Made in X toont hoe belangrijk het is om onszelf in relatie te stellen tot de producten die we consumeren.

Tegelijk behoudt Martens enkele (neo-)koloniale gewoontes: zo brengt de kunstenaar Congolese beelden op de westerse kunstmarkt, werkt hij voornamelijk samen met westerse bedrijven die op de chocoladebeelden kapitaliseren en blijft hij zichzelf naar voren schuiven als woordvoerder van het project, zoals ook Natalie Gielen reeds kritisch analyseerde voor Etcetera. De vraag is dan wie uiteindelijk het meeste kapitaal haalt uit het project en of de bestaande machtsverhoudingen werkelijk veranderen.

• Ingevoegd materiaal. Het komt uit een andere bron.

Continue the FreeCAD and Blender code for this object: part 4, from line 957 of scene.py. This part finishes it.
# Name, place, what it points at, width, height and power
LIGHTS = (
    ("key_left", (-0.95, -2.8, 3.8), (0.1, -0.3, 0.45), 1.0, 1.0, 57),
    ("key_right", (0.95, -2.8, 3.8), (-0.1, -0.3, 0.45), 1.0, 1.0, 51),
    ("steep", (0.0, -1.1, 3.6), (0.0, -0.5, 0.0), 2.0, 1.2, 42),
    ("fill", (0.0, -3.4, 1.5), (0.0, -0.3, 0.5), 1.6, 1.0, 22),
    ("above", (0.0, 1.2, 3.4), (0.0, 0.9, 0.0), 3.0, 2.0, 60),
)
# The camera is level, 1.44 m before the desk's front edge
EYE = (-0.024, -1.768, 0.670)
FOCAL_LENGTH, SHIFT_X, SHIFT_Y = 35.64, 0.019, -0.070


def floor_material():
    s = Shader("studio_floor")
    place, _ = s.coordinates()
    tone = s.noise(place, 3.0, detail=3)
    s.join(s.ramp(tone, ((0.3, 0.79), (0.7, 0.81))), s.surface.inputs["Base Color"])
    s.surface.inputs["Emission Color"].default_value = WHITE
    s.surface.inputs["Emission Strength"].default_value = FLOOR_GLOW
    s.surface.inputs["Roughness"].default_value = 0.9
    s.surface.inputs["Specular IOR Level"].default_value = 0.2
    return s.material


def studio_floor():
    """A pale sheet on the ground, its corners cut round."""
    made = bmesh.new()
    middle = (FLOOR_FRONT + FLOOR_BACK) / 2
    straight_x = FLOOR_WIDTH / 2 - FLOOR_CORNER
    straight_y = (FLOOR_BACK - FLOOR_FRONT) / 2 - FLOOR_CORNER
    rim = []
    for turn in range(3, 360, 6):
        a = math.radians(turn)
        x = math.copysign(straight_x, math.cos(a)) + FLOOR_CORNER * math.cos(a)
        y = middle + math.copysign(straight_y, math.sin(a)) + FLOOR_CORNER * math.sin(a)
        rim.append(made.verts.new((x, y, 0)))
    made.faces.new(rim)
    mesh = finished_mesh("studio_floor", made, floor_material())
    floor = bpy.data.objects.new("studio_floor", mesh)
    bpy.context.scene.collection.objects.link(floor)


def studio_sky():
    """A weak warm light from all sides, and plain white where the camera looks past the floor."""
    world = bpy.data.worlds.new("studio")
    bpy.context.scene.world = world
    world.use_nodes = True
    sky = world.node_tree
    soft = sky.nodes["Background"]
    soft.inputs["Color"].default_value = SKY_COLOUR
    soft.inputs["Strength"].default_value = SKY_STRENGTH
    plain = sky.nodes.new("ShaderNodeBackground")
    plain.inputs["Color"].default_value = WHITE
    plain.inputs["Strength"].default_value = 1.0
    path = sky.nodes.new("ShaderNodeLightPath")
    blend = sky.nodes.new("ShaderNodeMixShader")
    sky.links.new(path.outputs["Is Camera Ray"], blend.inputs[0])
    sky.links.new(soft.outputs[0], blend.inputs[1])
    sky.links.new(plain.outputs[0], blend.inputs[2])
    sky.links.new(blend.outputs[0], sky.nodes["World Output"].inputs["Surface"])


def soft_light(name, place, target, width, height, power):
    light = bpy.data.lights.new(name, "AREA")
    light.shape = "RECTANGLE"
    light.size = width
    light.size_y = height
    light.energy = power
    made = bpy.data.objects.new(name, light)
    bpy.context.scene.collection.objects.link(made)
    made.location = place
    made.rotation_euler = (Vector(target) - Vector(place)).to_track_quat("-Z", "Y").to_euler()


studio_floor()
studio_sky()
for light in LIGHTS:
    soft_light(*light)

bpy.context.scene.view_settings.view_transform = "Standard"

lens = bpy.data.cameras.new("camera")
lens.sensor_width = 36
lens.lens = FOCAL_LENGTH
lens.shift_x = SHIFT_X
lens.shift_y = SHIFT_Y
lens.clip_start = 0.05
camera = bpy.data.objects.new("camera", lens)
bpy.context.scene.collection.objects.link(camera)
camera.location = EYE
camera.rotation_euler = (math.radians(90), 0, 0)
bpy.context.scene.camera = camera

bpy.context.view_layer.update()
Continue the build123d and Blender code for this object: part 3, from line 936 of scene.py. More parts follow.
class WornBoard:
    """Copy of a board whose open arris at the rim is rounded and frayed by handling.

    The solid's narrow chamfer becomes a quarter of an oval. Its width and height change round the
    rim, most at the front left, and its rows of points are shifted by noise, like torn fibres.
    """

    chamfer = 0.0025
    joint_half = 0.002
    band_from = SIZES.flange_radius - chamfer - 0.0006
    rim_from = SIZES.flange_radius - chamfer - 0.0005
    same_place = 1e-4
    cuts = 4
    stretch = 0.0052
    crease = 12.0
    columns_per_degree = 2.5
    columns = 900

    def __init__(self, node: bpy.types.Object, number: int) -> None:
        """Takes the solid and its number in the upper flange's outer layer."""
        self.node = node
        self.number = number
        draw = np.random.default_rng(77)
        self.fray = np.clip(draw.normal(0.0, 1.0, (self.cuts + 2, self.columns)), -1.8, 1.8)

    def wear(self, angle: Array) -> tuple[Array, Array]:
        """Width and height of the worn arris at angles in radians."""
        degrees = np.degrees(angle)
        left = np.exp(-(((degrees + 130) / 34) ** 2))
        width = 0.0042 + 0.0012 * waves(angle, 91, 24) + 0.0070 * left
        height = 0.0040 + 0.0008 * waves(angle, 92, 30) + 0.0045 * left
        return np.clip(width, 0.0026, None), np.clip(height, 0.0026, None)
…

Yelena Popova, zaalzicht Made in X, Kunsthal Extra City, 2022 (c) We Document Art

Gelukkig biedt Made in X de mogelijkheid om over die complexe dynamieken na te denken. Ze toont hoe belangrijk het is om onszelf in relatie te stellen tot de producten die we consumeren. Dat begint al door erover in gesprek te gaan. Een globale consumptiemaatschappij is er een waarin we met steeds meer mensen in relatie staan terwijl we steeds verder van elkaar verwijderd zijn. Wie weet hoe ver (of dichtbij) een kopje verbenathee rond een houtkachel ons kan brengen.